See if you can find out how things are and modulate them towards a desired outcome. That is very different from working from how things ‘should have been’ if everyone did what it said in their work description.
Quit your goals, start working with horizons. It means let’s get together to navigate towards a common horizon and liberate our teams and colleagues to get us there instead of staying addicted to hitting specific mountaintops on the way. Moving towards a horizon is nice too since you never get there - it means that we have continuous incentive to keep adapting to the changing conditions. Contrast that approach to goal setting as first taking specific mountain tops - and when you get there, then what? Down again?
If you feel like digging deeper in this track check out:
Eugenio Molina on self-organisation and doing your thing and getting out of the way
Getur Palmason on tools for organisational analysis
Ted Rau on sociocracy and self-management
Giles Hutchins on regenerative leadership
Niklas Huss on the transformation of large public organisations
Johan Thiel on entrepreneurship as navigation
Why we play might become central in what comes next
Finally I’ll add a perspective on this worldview shift that some we’re talking about. It relates to play.
I enjoy reading and thinking through what seems to be coming next and stumbled on an excellent book called “The structure of world history” (Karatani, 2014). The author proposes that we have spent too much time and energy worrying about the means of production and should have instead looked at our means of exchange as the driver for how our society is structured.
Initially we were exchanging reciprocally (gifting). This was efficient in that particular context. Yet society started changed and this increased shifted the dominant mode of exchange toward coercion. The second paradigm was relating to domination or violence. There was a long period where strength and kinetic power was the main driver for material success. Then there was a third shift. We moved increasingly into trade as the dominant mode of exchange. The increasingly interconnected world rewarded this mode of exchange. Capitalism, communism and other economically driven -isms during the past few hundred years qualify into this paradigm. And right now he argues, as do we at Innerworks, we are at the cusp of something else. Another shift. What mode of exchange will take over when trade seizes to be the dominant system? What mode of exchange hold the potential to rebalance our current time?

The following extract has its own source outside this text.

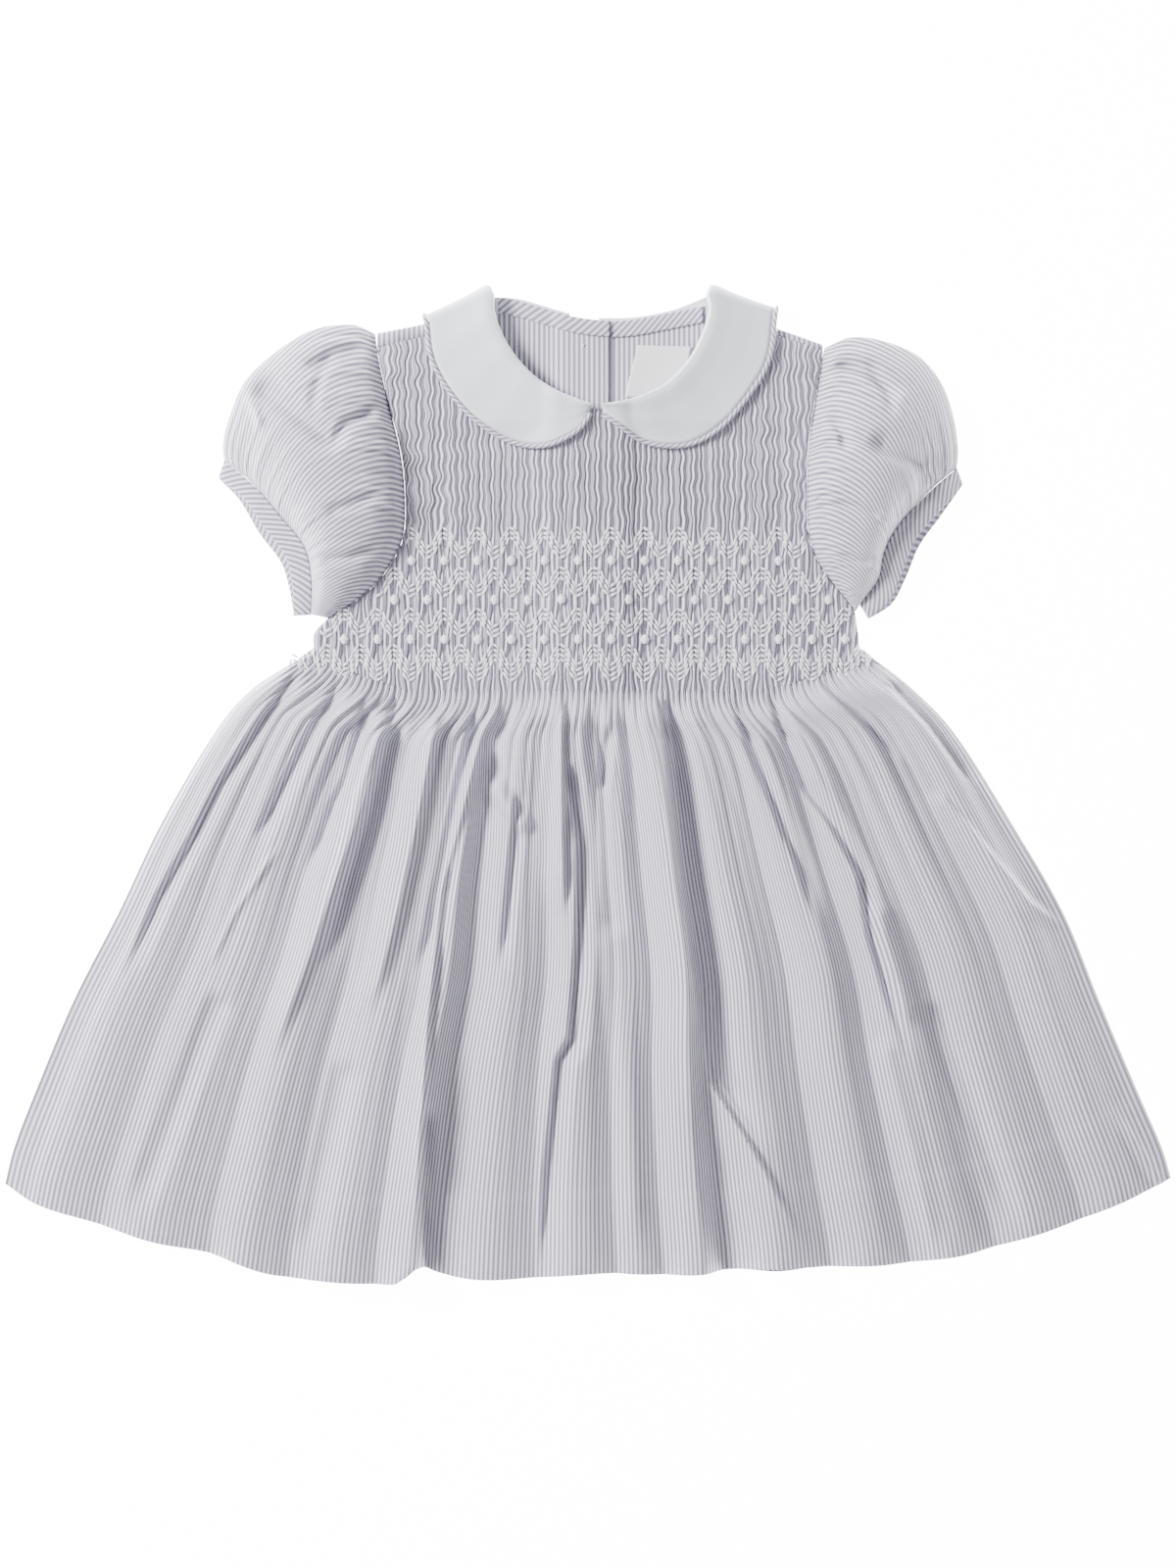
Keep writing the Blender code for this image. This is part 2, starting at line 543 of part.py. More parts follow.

An argument made by the Nordic meta modern school is that that thing we are moving towards is play. They define 4 different human interactions: cooperation, competition, trade and play. These are very similar to what Karatani proposed. Their argument is that we have cooperated, competed and traded and now we’ll need to do all of that but playfully. We cooperate to increase our leverage in the game, we compete not to kill the other but to get to keep playing, and we trade to be able to acquire things to play at a higher level. A similar idea lives in James Carse’s Infinite games. I.e. we will have to gift, coerce and trade but with the ultimate goal is to get to keep playing.
If play is the dominant mode of exchange that moves us away from the maximisation and it will allow us to also take in contexts. Play can mean that we actually perform the other modes of exchange but with a different end in mind. Play does not mean that we don’t do things well, a kid playing can be incredibly serious yet only keep doing it if it’s enjoyable. It is a fundamental shift of worldview from getting to an end to actually engrossing ourselves in the process itself - making sure we get to do as much of it as possible.
What would it mean for your business to stop trying to ‘out-compete’ your competitors and instead seeing them as partners in raising the overall level of the game you’re playing? What would it mean to put relationships at the centre rather than winning? What is the first thing you or your team would stop doing if you took this blog post seriously?